I believe in C++17 and later you can get approximately what you want by doing the following:
Delete the move constructor for your type (and don't define a copy constructor).
Always accept your type by value in APIs.
So, for example:
#include <type_traits>
#include <utility>
// A non-moveable, non-copyable type.
struct CantMove {
CantMove(CantMove&&) = delete;
CantMove(int) {} // Some other constructor
};
static_assert(!std::is_move_constructible_v<CantMove>);
static_assert(!std::is_copy_constructible_v<CantMove>);
// A function that accepts it by value.
bool AcceptByValue(CantMove input) { return true; }
// It's possible to call the value-accepting API when the input is a prvalue
// (which in previous versions of C++ would have been a temporary).
bool unused = AcceptByValue(CantMove(0));
// But it's not possible to call with a named value, even when casted to an
// rvalue reference. This doesn't compile.
CantMove cant_move(0);
bool unused_2 = AcceptByValue(std::move(cant_move));
It's possible to provide the value-accepting function with what we previously called a temporary because guaranteed copy elision says that there isn't even a temporary involved anymore—the only CantMove object created is the function parameter itself, so there is no move- or copy-construction involved. In contrast it's not possible to call with std::move(cant_move) because that would involve move-constructing the function parameter, and the type is not move-constructible.
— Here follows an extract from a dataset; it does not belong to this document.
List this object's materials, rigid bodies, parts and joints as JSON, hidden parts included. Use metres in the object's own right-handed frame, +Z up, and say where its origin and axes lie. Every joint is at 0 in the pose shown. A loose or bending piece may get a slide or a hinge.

Of course it's still possible to initialize a CantMove directly:
CantMove foo{0};
But if you own all of the APIs that accept a CantMove and make them all accept by value, then you can't actually do anything with foo afterward. This means it would be hard for a user to do this by mistake and not realize the problem.
Yes, you could.
You would make the constructor and regular copy-constructor/assign private but make the r-value move semantics (C++0x) public.
You would have a static or friend constructor to create the temporary.
In 2003 C++ you would also be able to use this to bind to a const reference.
Of course you'd have the issue that your const reference would probably become invalidated after the statement.